Why I wrote this book
“It feels silly.”
“Does it? It feels wonderful to me,” says Gramps. “I haven’t had as much fun in ages, and even if it is silly, and I’m not saying it is, what’s wrong with a little bit of silliness now and again?”
Lockdown at the beginning of 2021 was challenging. The original lockdown, during the long, hot summer of 2020, had taken everybody by surprise and we all had to adjust to the unprecedented situation; but at the same time there was an air of novelty and excitement and a feeling of a nation pulling together, mixed in with the fear of catching the virus. It gave many people, including myself, time to explore areas of our neighbourhoods that we had not seen before, on our daily walk. Those people lucky enough to have some outside space could spend time in the garden, enjoying the good weather.
2021 was different. Christmas had been cancelled and we were weary of the imposed restrictions. It was winter and after the novelty of completing countless jigsaw puzzles wore off, I decided that I needed to find a more creative way to relieve my boredom. It dawned on me that there might never be another opportunity quite like this to write the book which we are all supposed to have inside us.
Where to start?
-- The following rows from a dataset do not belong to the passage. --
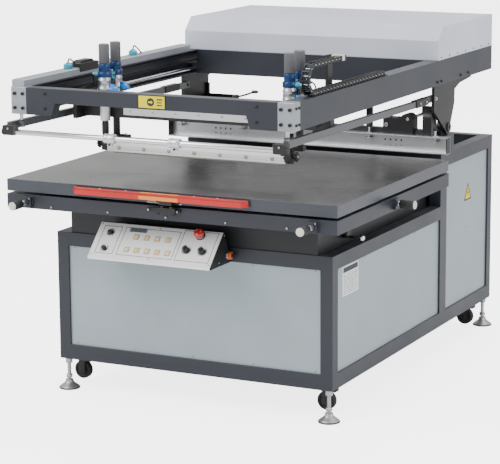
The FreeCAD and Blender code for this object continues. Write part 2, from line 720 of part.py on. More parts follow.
def drag_chain():
    """Cable chain on the right rail: lower run, front bend and upper run to the carriage."""
    centre = f"head_top + 10 + {CHAIN_RADIUS}"
    x = (545, 579)
    lower = box(x, (CHAIN_BEND_Y, CHAIN_FIXED_Y), ("head_top", "head_top + 20"))
    upper = box(x, (CHAIN_BEND_Y, CHAIN_FREE_Y),
                (f"{centre} + {CHAIN_RADIUS - 10}", f"{centre} + {CHAIN_RADIUS + 10}"))
    ring = cut(rod("x", x[0], CHAIN_BEND_Y, centre, CHAIN_RADIUS + 10, 34),
               [rod("x", x[0] - 1, CHAIN_BEND_Y, centre, CHAIN_RADIUS - 10, 36)])
    half = cut(ring, [box((x[0] - 2, x[1] + 2), (CHAIN_BEND_Y, CHAIN_BEND_Y + 70),
                          (f"{centre} - 70", f"{centre} + 70"))])
    return finish(fuse([lower, upper, half]), "drag_chain")


# ---------------------------------------------------------------- carriage

def carriage_beam():
    """Squeegee carriage: cross beam, cylinder brackets, end plates and bearing blocks."""
    reach = "half_head - rail_width - 24"
    parts = [hollow((f"-({reach})", reach), (82, 119), ("carriage_low", "carriage_top"), "wall")]
    bores = []
    for side in (-1, 1):
        plate_end = "half_head - rail_width - 6"
        parts.append(box(side_span(side, reach, plate_end), (20, 181),
                         ("carriage_low - 4", "guide_z + 22")))
        parts.append(box(side_span(side, plate_end, "guide_x + 20"), (20, 181),
                         ("guide_z - 15.5", "guide_z + 15.5")))
        parts.append(box(side_span(side, plate_end, "guide_x + 7"), (85, 125),
                         ("guide_z + 15", "shaft_z - pulley_radius - belt_thick - 0.5")))
        parts.append(box(side_span(side, "cylinder_x - 30", "cylinder_x + 30"),
                         ("squeegee_y - 28", "flood_y + 28"), ("carriage_top", "bracket_top")))
        bores.append(rod("y", f"{side} * guide_x", 19, "guide_z", "guide_radius + run", 164))
        for y in ("squeegee_y", "flood_y"):
            bores.append(rod("z", f"{side} * cylinder_x", y, "carriage_top - 1",
                             "cylinder_radius + run", 32))
    post = (511, 523)
    arm_z = ("head_top + 100", "head_top + 122")
    parts.append(box(post, (120, CHAIN_FREE_Y + 10), ("guide_z + 22", "head_top + 122")))
    parts.append(box((523, 579), (CHAIN_FREE_Y + 0.5, CHAIN_FREE_Y + 10), arm_z))
    parts.append(box((135, 165), (84, 117), ("carriage_top", "carriage_top + 38")))
    return finish(cut(fuse(parts), bores), "carriage_beam")


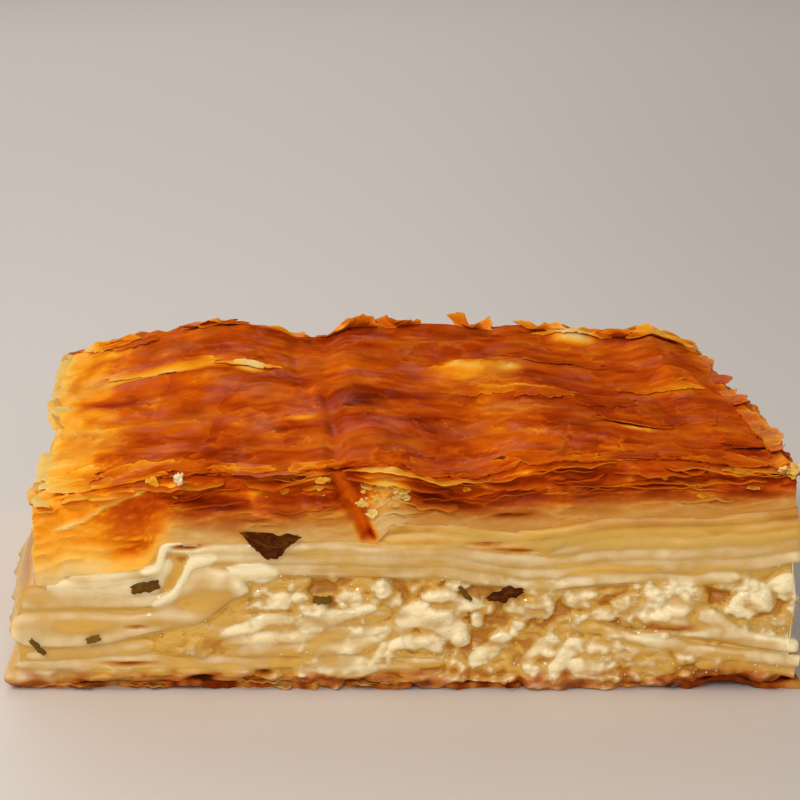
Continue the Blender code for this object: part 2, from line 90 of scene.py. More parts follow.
def at(points: Sequence[Point], x: float) -> float:
    """Read a broken line of (x, value) points at x, held level past its ends.

    Args:
        points: the line's points.
        x: where to read it.

    Returns:
        The value there.
    """
    if x <= points[0][0]:
        return points[0][1]
    for (x0, y0), (x1, y1) in zip(points, points[1:]):
        if x <= x1:
            return y0 + (y1 - y0) * (x - x0) / (x1 - x0)
    return points[-1][1]


def rounding(distance: float, radius: float) -> float:
    """Share of its full thickness that a rounded edge has at a distance from its rim."""
    share = clamp(1 - distance / radius)
    return (1 - share ** 2.4) ** (1 / 2.4)


def linear(red: int, green: int, blue: int) -> Tone:
    """Turn a colour of the screen (0 to 255) into a linear one for the shaders."""
    return tuple(((c / 255 + 0.055) / 1.055) ** 2.4 for c in (red, green, blue)) + (1.0,)


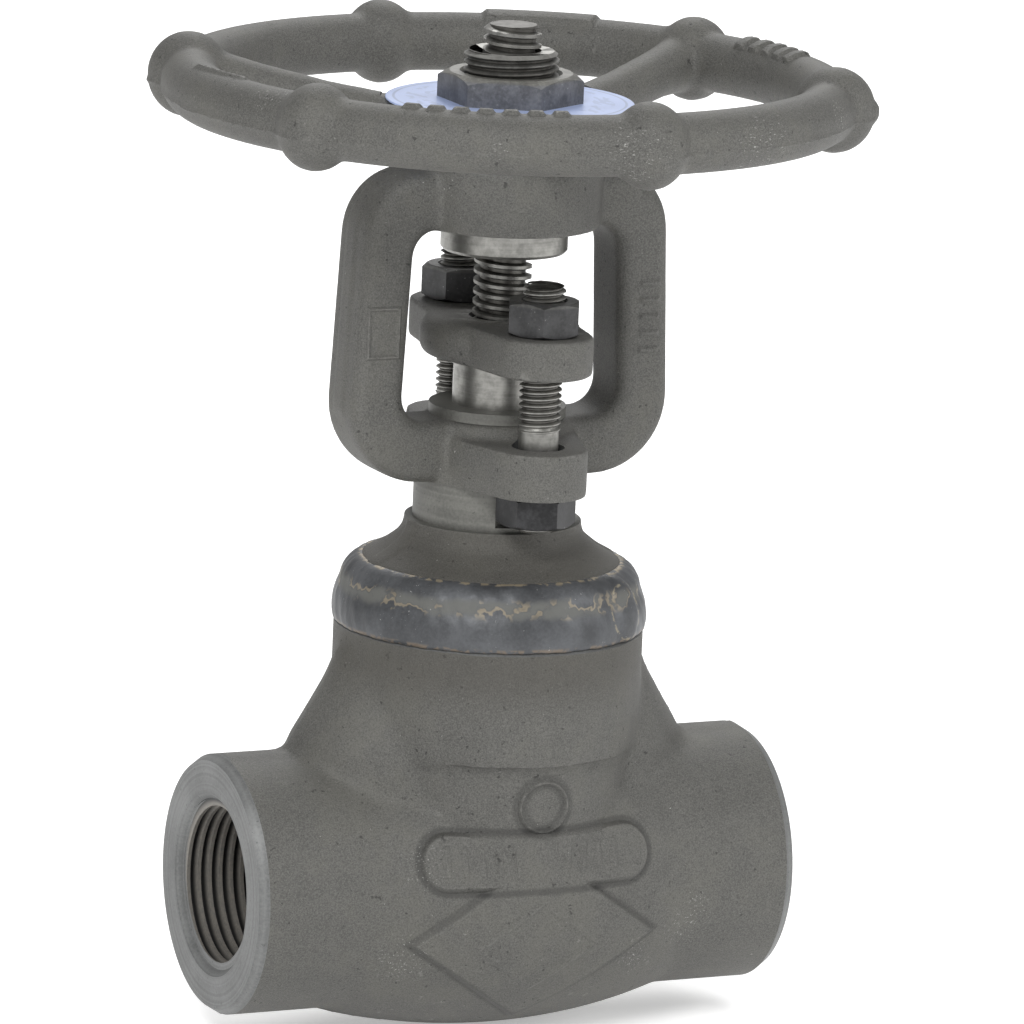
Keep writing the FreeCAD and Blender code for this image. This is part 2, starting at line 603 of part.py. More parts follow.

I had nothing in mind. I decided I should write about something that I know well, which narrowed it down. Families; I know about families, both professionally and personally. That was the seed. What next? I wanted to concentrate on one particular relationship, and being a grandparent myself, that seemed the ideal starting point; child and grandparent, new and old, different experiences and viewpoints, learning from each other.
But what would they teach each other? I asked a few friends, all grandparents, what were the life lessons they would like to impart to their grandchildren, and I asked some young people about their hopes and aspirations for the future. The responses were interesting and varied and many of the themes overlapped – some things appear to be universally important. Caz and Gramps are amalgamations of all the people who so generously helped me out.
I like to think that this book shows people as they really are. Nobody in it is perfect and everybody makes mistakes. However, it is a heart-warming book about hope and the potential for change, about trying to understand why people behave as they do and most of all about the importance of taking the time to listen to each other. When families pull together, small changes can lead to much bigger ones.